### Exercise
Begin at the line that contains "obj.data.transform(world)", stop after the line that contains "rng = np.random.default_rng(7)", and reproduce only that span, unaltered.

* start Recorded information *

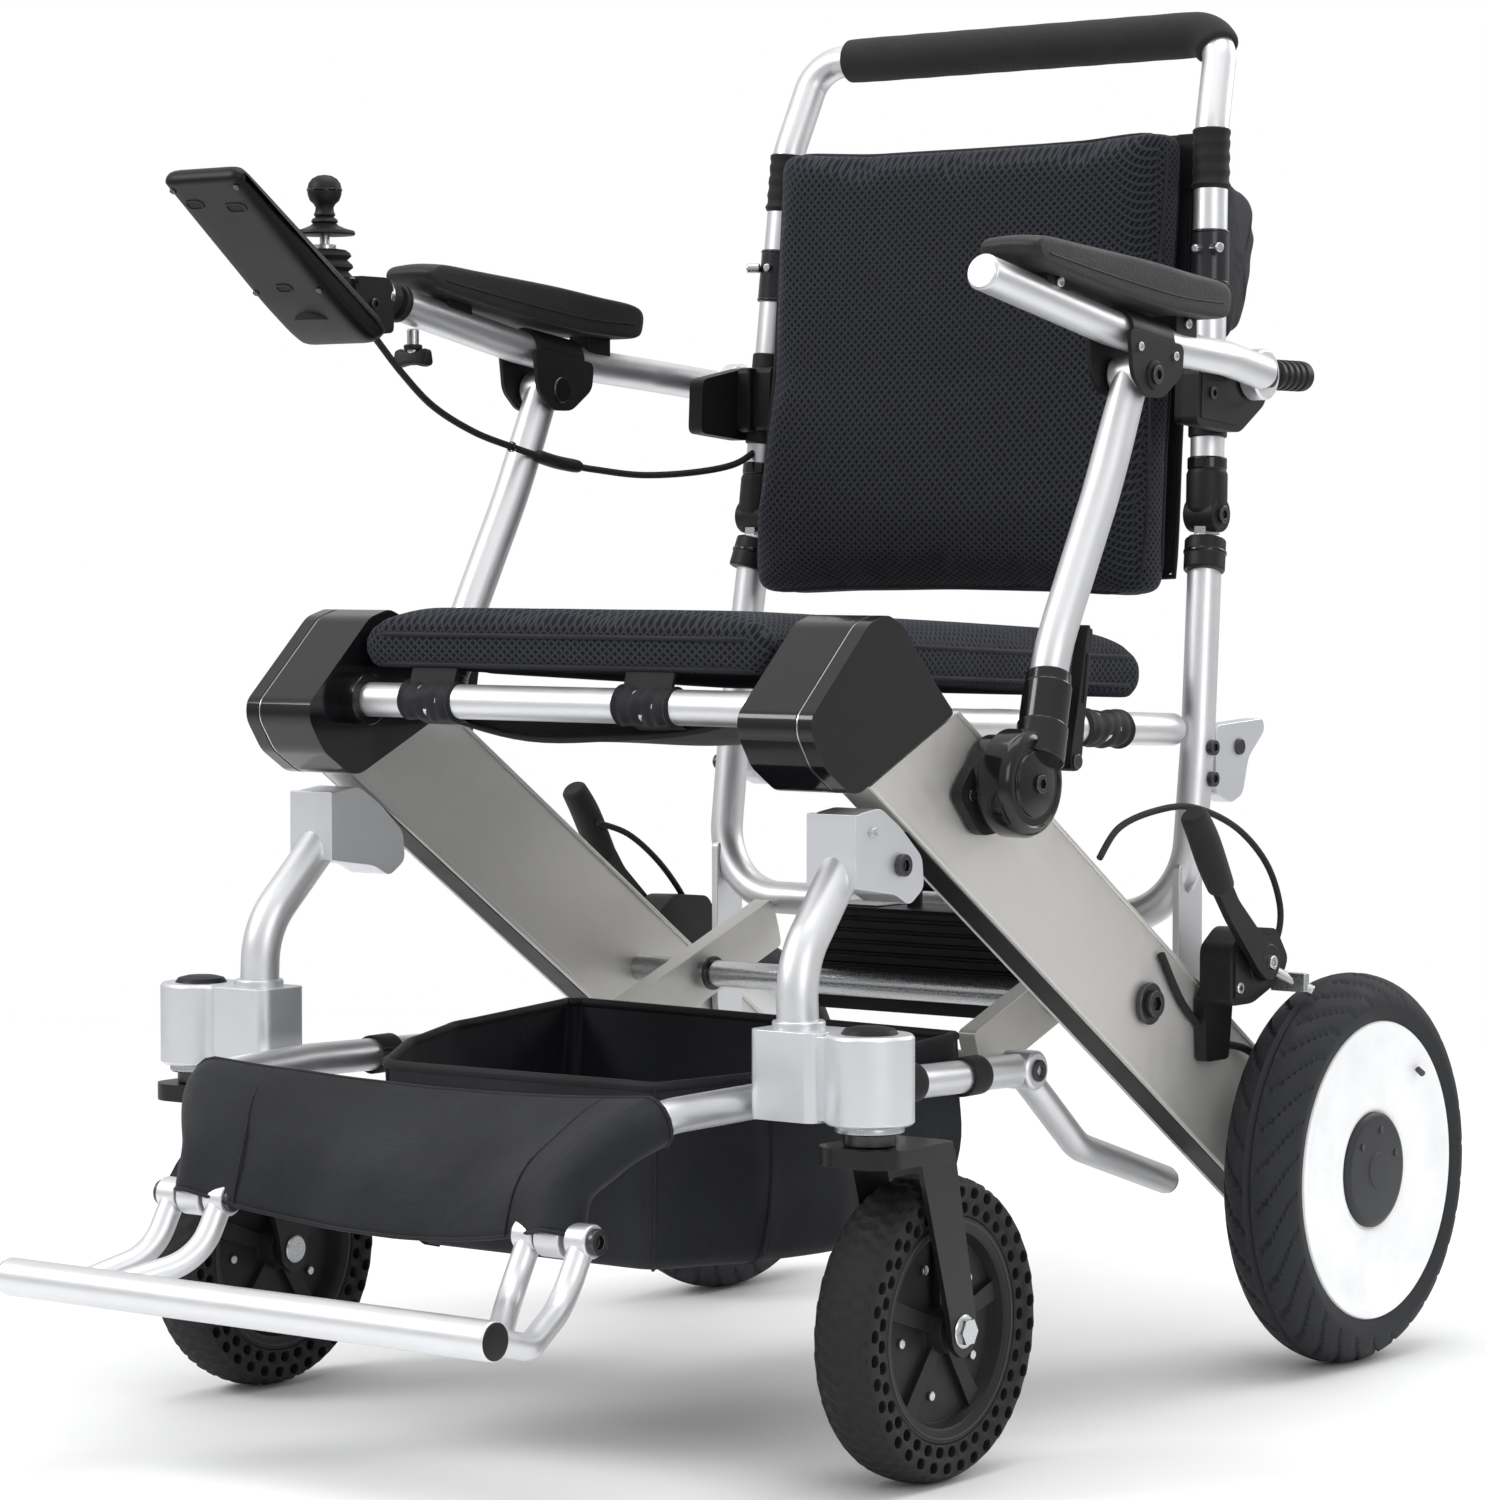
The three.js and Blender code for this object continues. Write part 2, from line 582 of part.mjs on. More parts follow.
// ---------------------------------------------------------------- armrests
// point on the right armrest's straight front end, `depth` rearwards of its tip
const frontAxisAt = (x, depth) => [x, -112 + depth * 0.9814, 748 - depth * 0.1923];
{
  // the front end falls straight from (y -128, z 751) to (y 20, z 722)
  const armTube = (tipY) => join(
    tube([
      [ARM_X, tipY, 751 - (29 * (tipY + 128)) / 148], [ARM_X, 20, 722], [ARM_X, 100, 711],
      [ARM_X, 172, 706], [240, 240, 699],
    ], ARM_R, 12, [120, 160, 60], 20),
    disc(222.1, 236, 18, ...ARM_PIVOT, 22),
  );
  put('armrest_tube_left', armTube(-128), 'silver');
  // the right tube is shorter and bored for the controller's rod
  const bore = tube([frontAxisAt(ARM_X, 100), frontAxisAt(ARM_X, -20)], 8.2, 16);
  put('armrest_tube_right', mirror(cut(armTube(-112), bore)), 'silver');
}
{
  const pad = [
    [-98, 763], [-92, 759.5], [-20, 745], [60, 734], [100, 731], [138, 731],
    [142, 741], [138, 755], [40, 766], [-50, 772], [-86, 775], [-97, 771],
  ];
  pair('armrest_pad', plate(pad, ARM_X - 23, ARM_X + 23), 'foam');
}
// fork bracket under the tube that carries the post's top pivot
{
  const block = [[20, 723], [88, 713], [86, 692], [60, 676], [42, 676], [24, 690]];
  const slot = [[0, 708], [0, 660], [110, 660], [110, 690], [66, 708]];
  const armAxis = [
    [ARM_X, -10, 727.9], [ARM_X, 20, 722], [ARM_X, 100, 711], [ARM_X, 130, 708.8],
  ];
  pair('arm_bracket', cut(
    plate(block, ARM_X - 17.5, ARM_X + 17.5),
    plate(slot, ARM_X - 14.2, ARM_X + 14.2),
    tube(armAxis, ARM_R + 0.6, 12, [120, 160], 20),
  ), 'black');
}
// post: bent tube with an eye at its top, standing in a round foot
{
  const path = [
    [ARM_X, POST_TOP[0], POST_TOP[1] - 4], [ARM_X, 22, 640], [ARM_X, -14, 566],
    [ARM_X, -45.5, 503], [ARM_X, -52.4, 489.2],
  ];
  pair('armrest_post', join(
    tube(path, 12.8, 12, [120, 120, 60], 18),
    disc(ARM_X - 13, ARM_X + 13, 13, ...POST_TOP, 20),
  ), 'silver');
  pair('post_foot', join(
    disc(246.4, 272, 35, ...POST_FOOT, 24),
    tube([[ARM_X + 11, -80, 450], [ARM_X + 3, -56, 486]], 15.6, 12),
  ), 'black');
  const latch = [
    [-41, 438], [-34, 432], [-28, 438], [-15, 518], [-19, 524], [-23, 520], [-31, 470],
  ];
  pair('post_latch', plate(latch, 254, 264), 'black');
}

// ---------------------------------------------------------------- controller, right armrest
{
  const [joyX, joyY, joyZ] = JOYSTICK;
  // a flat slab leaning down towards the armrest, its top face on one straight line
  const slabOutline = [
    [-301, 821], [-299, 828], [-293, 831], [-286, 828], [-172, 750],
    [-152, 737], [-146, 724], [-160, 716], [-176, 724], [-203, 743],
  ];
  // everything below the slab, to trim the turret
  const below = [
    [-340, 852.8], [-301, 821], [-203, 743], [-176, 724], [-160, 716], [-146, 690], [-340, 690],
  ];
  // ribbed turret around the joystick
  const turret = [
    [0, -56], [0, -12], [10.5, -12], [10.5, -1], [17, -1], [19, -5],
    [15.5, -8], [20, -13], [16, -16], [21, -22], [21, -56], [0, -56],
  ];
  const body = join(
    plate(slabOutline, joyX - 35, joyX + 35),
    cut(turnedZ(turret, 20).translate(...JOYSTICK), plate(below, -300, -220)),
    box(-270, -240, -168, -128, 722, 764),
    tube([[-ARM_X, -148, 755.1], frontAxisAt(-ARM_X, 60)], 7.7, 16),
  );
  const well = drum(joyX, joyY, joyZ - 12, joyZ + 60, 10.5, 24);

  // buttons stand on the top face, between heights measured square to it
  const slope = unit(114, -78);
  const onTop = lineFrame([-286, 828], slope);
  const lean = Math.atan2(-slope[1], slope[0]); // of the face's normal towards +Y
  const onFace = (shape, x, along, [low, high]) =>
    cleaned(shape.rotateX(-lean).translate(x, ...onTop(along, (low + high) / 2)));
  const stud = (x, radius, [low, high]) =>
    onFace(cylinder(radius, high - low, 20).rotateX(Math.PI / 2), x, 20, [low, high]);
  const bar = (width, depth, [low, high]) =>
    onFace(new THREE.BoxGeometry(width, depth, high - low), joyX, 42, [low, high]);
  const pocket = [-5, 8];
  const button = [-3.2, 2.2];
  const powerX = joyX - 15;
  const hornX = joyX + 15;
  put('controller', cut(
    cut(body, well),
    stud(powerX, 6.5, pocket), stud(hornX, 6.5, pocket), bar(18.8, 8.8, pocket),
  ), 'black');
  put('power_button', stud(powerX, 6, button), 'gloss');
  put('horn_button', stud(hornX, 6, button), 'gloss');
  put('speed_button', bar(18, 8, button), 'gloss');

  const gimbal = [[5.2, -2.5], [8, -2.5], [8, 2.5], [5.2, 2.5], [5.2, -2.5]];
  const stick = [
    [0, -3.8], [3.4, -3], [4.4, 0], [3.4, 3], [3.4, 9], [21, 9], [20, 12], [9, 15],
    [5.5, 20], [6.5, 28], [10.5, 33], [11.8, 39], [10.5, 45.5], [6, 49.6], [0, 50.6],
  ];
  put('joystick_gimbal', turnedZ(gimbal, 20), 'steel', JOYSTICK);
  put('joystick', turnedZ(stick, 18), 'black', JOYSTICK);
}
// clamp screw under the right armrest tube
put('thumb_knob', join(
  drum(-ARM_X, -94, 716, 730.6, 4.2, 14),
  box(-ARM_X - 15, -ARM_X + 15, -99, -89, 704, 717),
), 'black');

export default chair;
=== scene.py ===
import bpy, bmesh, math
import numpy as np
from mathutils import Vector, Matrix


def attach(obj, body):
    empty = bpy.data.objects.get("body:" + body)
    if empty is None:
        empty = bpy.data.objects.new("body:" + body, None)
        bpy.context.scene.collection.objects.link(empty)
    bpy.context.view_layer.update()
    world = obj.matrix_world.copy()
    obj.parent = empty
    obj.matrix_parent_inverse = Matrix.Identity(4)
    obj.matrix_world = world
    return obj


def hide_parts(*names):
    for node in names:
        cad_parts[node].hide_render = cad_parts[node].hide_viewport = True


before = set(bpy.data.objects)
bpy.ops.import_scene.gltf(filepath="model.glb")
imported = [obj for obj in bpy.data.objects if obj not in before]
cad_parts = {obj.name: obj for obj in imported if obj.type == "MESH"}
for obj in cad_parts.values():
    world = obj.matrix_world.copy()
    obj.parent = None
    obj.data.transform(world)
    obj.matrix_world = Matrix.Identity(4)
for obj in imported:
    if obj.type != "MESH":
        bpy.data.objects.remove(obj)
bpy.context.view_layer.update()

SHIFT = 59.0                      # layout datum to row frame, mm
def P(x, y, z): return Vector((x / 1000, (y + SHIFT) / 1000, z / 1000))
rng = np.random.default_rng(7)

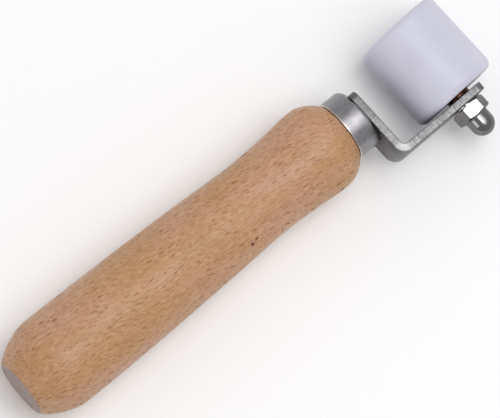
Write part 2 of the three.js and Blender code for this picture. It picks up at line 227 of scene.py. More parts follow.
def cubic(start, first, second, end, steps):
    """Points of a Bezier stretch, without its first point."""
    def at(t):
        weights = ((1 - t) ** 3, 3 * t * (1 - t) ** 2, 3 * t * t * (1 - t), t**3)
        points = (start, first, second, end)
        return tuple(sum(w * p[axis] for w, p in zip(weights, points)) for axis in (0, 1))

    return [at((i + 1) / steps) for i in range(steps)]


def eased(outline, radius, closed=False, steps=3):
    """The outline with every corner rounded, as far as its two sides allow."""
    count = len(outline)
    points = []
    for i, corner in enumerate(outline):
        here = Vector(corner)
        if not closed and i in (0, count - 1):
            points.append(here)
            continue
        before, after = Vector(outline[i - 1]) - here, Vector(outline[(i + 1) % count]) - here
        turn = before.angle(after)
        if turn > NEARLY_STRAIGHT:
            points.append(here)
            continue
        room = min(before.length, after.length) * CORNER_SHARE
        length = min(radius / math.tan(turn / 2), room)
        start, end = here + before.normalized() * length, here + after.normalized() * length
        for step in range(steps + 1):
            t = step / steps
            points.append(start * (1 - t) ** 2 + here * 2 * t * (1 - t) + end * t * t)
    return [tuple(p) for p in points]


def lathe(name, outline, place, turns=96, ring=False, reshape=None):
    """Turns an outline of (radius, height) about local Z. A ring's outline closes on itself, any
    other starts and ends on the axis. reshape may move a point, given radius, height and angle."""
    made = bmesh.new()
    rows = []
    for radius, height in outline:
        if radius < 1e-6:
            rows.append([made.verts.new((0, 0, height))] * turns)
            continue
        row = []
        for i in range(turns):
            angle = 2 * math.pi * i / turns
            r, h = reshape(radius, height, angle) if reshape else (radius, height)
            row.append(made.verts.new((r * math.cos(angle), r * math.sin(angle), h)))
        rows.append(row)
    pairs = list(zip(rows, rows[1:] + rows[:1] if ring else rows[1:]))
    for low, high in pairs:
        for i in range(turns):
            j = (i + 1) % turns
            corners = list(dict.fromkeys((low[i], low[j], high[j], high[i])))
            made.faces.new(corners)
    return finished(name, made, place)


def tube_outline(inner, outer, low, high):
    return [(inner, low), (outer, low), (outer, high), (inner, high)]


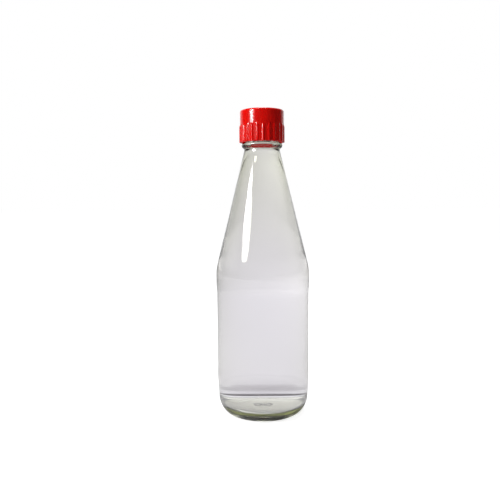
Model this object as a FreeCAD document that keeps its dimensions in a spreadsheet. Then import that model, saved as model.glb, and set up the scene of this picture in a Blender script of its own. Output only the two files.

* end Recorded information *

### The reply
    obj.data.transform(world)
    obj.matrix_world = Matrix.Identity(4)
for obj in imported:
    if obj.type != "MESH":
        bpy.data.objects.remove(obj)
bpy.context.view_layer.update()

SHIFT = 59.0                      # layout datum to row frame, mm
def P(x, y, z): return Vector((x / 1000, (y + SHIFT) / 1000, z / 1000))
rng = np.random.default_rng(7)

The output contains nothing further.